• Goal of the exercise:
Reproduce, word for word, only the lines from the one containing "const group = new THREE.Group();" through the one containing "obj.data.transform(world)", both included.

• Data:

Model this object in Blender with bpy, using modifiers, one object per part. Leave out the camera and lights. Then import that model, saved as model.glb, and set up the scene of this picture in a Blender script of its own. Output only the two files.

--

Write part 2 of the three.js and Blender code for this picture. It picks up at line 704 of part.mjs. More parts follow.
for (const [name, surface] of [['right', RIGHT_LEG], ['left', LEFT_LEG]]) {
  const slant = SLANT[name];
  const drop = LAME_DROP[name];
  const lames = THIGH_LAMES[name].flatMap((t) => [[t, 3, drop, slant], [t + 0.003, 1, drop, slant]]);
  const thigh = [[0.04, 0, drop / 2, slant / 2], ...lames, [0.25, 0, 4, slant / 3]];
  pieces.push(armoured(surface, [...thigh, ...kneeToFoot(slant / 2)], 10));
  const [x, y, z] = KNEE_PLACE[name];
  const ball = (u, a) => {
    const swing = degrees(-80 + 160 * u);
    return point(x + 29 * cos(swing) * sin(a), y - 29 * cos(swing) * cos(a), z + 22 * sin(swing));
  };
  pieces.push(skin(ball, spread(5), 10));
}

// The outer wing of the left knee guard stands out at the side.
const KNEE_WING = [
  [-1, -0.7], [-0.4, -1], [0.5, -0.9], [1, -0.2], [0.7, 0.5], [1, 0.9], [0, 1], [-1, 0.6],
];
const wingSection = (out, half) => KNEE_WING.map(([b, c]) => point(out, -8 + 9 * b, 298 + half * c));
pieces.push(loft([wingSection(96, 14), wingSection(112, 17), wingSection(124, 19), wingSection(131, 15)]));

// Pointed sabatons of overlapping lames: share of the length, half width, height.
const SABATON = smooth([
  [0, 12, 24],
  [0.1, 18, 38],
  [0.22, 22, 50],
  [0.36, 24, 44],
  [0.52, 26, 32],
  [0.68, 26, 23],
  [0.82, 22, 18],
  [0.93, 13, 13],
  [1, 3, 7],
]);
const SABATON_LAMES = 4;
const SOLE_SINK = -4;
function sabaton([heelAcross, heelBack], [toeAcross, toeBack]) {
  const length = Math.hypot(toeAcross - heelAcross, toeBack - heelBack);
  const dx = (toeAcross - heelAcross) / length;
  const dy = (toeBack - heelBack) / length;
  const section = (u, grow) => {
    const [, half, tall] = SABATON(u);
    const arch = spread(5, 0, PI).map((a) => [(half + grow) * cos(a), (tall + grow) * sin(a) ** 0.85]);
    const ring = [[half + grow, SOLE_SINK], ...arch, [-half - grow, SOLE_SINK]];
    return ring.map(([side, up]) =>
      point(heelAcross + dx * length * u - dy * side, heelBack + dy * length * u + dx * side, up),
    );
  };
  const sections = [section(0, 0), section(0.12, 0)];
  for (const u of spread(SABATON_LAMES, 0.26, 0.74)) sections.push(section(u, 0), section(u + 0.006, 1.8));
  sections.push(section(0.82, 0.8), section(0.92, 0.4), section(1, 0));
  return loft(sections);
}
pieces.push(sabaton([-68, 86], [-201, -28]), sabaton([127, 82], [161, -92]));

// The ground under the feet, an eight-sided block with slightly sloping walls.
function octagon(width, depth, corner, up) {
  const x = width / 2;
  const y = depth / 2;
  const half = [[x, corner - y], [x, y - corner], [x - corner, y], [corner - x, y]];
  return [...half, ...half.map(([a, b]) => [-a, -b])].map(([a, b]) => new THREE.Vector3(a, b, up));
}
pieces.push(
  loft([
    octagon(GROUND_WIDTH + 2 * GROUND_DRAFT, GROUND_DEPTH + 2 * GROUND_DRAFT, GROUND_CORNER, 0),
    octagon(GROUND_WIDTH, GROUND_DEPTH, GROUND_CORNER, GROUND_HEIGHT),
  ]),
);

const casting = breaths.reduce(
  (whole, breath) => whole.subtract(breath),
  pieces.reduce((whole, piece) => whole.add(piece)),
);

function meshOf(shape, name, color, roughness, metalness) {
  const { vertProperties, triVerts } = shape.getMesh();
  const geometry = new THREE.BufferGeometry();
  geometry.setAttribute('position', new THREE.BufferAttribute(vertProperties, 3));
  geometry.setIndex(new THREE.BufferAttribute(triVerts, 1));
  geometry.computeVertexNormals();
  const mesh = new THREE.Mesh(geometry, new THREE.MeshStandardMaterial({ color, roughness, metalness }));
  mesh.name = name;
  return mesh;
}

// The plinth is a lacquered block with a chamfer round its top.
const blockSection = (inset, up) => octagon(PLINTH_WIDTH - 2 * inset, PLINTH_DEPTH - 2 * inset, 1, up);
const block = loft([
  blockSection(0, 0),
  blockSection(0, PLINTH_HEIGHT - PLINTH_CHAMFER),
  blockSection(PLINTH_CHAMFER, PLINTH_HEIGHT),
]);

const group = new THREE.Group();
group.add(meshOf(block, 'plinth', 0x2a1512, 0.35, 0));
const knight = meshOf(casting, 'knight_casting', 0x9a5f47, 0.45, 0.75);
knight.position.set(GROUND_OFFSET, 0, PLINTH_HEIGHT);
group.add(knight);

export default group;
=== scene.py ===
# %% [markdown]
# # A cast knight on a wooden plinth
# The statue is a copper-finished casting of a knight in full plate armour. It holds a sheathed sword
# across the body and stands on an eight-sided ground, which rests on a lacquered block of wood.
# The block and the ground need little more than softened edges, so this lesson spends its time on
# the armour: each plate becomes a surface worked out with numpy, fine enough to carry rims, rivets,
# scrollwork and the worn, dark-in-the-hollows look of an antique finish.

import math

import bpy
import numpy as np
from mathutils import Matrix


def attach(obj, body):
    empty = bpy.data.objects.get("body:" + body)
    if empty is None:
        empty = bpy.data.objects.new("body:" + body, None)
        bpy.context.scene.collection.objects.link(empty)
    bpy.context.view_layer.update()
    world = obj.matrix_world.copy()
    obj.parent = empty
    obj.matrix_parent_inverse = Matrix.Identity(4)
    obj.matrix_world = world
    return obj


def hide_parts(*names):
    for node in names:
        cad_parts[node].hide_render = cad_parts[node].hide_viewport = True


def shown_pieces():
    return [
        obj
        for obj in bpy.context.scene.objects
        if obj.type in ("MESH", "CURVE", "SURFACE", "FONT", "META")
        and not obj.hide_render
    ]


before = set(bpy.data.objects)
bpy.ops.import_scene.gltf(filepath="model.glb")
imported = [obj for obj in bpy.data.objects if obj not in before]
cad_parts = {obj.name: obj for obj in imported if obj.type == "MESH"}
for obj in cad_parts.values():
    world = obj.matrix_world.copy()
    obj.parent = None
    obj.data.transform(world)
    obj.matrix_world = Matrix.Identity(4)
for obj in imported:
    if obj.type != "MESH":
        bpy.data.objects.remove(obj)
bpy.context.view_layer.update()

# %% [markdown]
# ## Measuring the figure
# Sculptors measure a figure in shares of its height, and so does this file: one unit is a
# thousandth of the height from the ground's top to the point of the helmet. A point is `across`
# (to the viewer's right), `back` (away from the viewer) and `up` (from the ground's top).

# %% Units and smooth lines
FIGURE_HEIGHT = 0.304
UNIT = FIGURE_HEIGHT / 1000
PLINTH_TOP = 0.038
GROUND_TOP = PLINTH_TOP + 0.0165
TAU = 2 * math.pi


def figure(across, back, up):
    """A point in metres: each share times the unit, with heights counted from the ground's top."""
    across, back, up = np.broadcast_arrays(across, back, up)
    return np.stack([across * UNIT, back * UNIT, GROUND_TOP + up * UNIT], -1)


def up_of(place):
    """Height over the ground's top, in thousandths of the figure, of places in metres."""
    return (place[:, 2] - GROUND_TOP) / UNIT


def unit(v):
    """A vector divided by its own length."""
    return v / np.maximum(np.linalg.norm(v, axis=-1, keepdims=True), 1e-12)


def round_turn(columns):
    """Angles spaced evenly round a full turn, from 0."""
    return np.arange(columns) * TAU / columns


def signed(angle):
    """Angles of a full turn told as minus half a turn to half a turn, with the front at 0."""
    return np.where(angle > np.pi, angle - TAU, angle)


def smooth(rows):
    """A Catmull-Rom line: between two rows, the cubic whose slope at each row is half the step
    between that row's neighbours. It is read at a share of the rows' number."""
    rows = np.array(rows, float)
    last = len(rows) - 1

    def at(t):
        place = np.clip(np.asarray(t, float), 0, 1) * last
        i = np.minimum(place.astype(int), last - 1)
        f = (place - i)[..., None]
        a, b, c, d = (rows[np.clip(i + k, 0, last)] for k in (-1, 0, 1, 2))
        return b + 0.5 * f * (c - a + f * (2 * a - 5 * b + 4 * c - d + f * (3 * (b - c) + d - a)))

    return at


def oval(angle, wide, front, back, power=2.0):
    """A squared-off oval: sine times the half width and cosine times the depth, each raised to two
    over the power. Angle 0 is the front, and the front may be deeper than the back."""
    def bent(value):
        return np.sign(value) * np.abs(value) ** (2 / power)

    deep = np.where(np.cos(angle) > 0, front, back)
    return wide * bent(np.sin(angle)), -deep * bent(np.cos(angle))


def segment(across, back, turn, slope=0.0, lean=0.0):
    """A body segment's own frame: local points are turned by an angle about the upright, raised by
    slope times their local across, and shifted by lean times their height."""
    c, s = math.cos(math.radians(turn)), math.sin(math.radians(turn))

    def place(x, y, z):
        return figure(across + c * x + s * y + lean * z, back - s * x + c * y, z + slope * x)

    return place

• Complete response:
const group = new THREE.Group();
group.add(meshOf(block, 'plinth', 0x2a1512, 0.35, 0));
const knight = meshOf(casting, 'knight_casting', 0x9a5f47, 0.45, 0.75);
knight.position.set(GROUND_OFFSET, 0, PLINTH_HEIGHT);
group.add(knight);

export default group;
=== scene.py ===
# %% [markdown]
# # A cast knight on a wooden plinth
# The statue is a copper-finished casting of a knight in full plate armour. It holds a sheathed sword
# across the body and stands on an eight-sided ground, which rests on a lacquered block of wood.
# The block and the ground need little more than softened edges, so this lesson spends its time on
# the armour: each plate becomes a surface worked out with numpy, fine enough to carry rims, rivets,
# scrollwork and the worn, dark-in-the-hollows look of an antique finish.

import math

import bpy
import numpy as np
from mathutils import Matrix


def attach(obj, body):
    empty = bpy.data.objects.get("body:" + body)
    if empty is None:
        empty = bpy.data.objects.new("body:" + body, None)
        bpy.context.scene.collection.objects.link(empty)
    bpy.context.view_layer.update()
    world = obj.matrix_world.copy()
    obj.parent = empty
    obj.matrix_parent_inverse = Matrix.Identity(4)
    obj.matrix_world = world
    return obj


def hide_parts(*names):
    for node in names:
        cad_parts[node].hide_render = cad_parts[node].hide_viewport = True


def shown_pieces():
    return [
        obj
        for obj in bpy.context.scene.objects
        if obj.type in ("MESH", "CURVE", "SURFACE", "FONT", "META")
        and not obj.hide_render
    ]


before = set(bpy.data.objects)
bpy.ops.import_scene.gltf(filepath="model.glb")
imported = [obj for obj in bpy.data.objects if obj not in before]
cad_parts = {obj.name: obj for obj in imported if obj.type == "MESH"}
for obj in cad_parts.values():
    world = obj.matrix_world.copy()
    obj.parent = None
    obj.data.transform(world)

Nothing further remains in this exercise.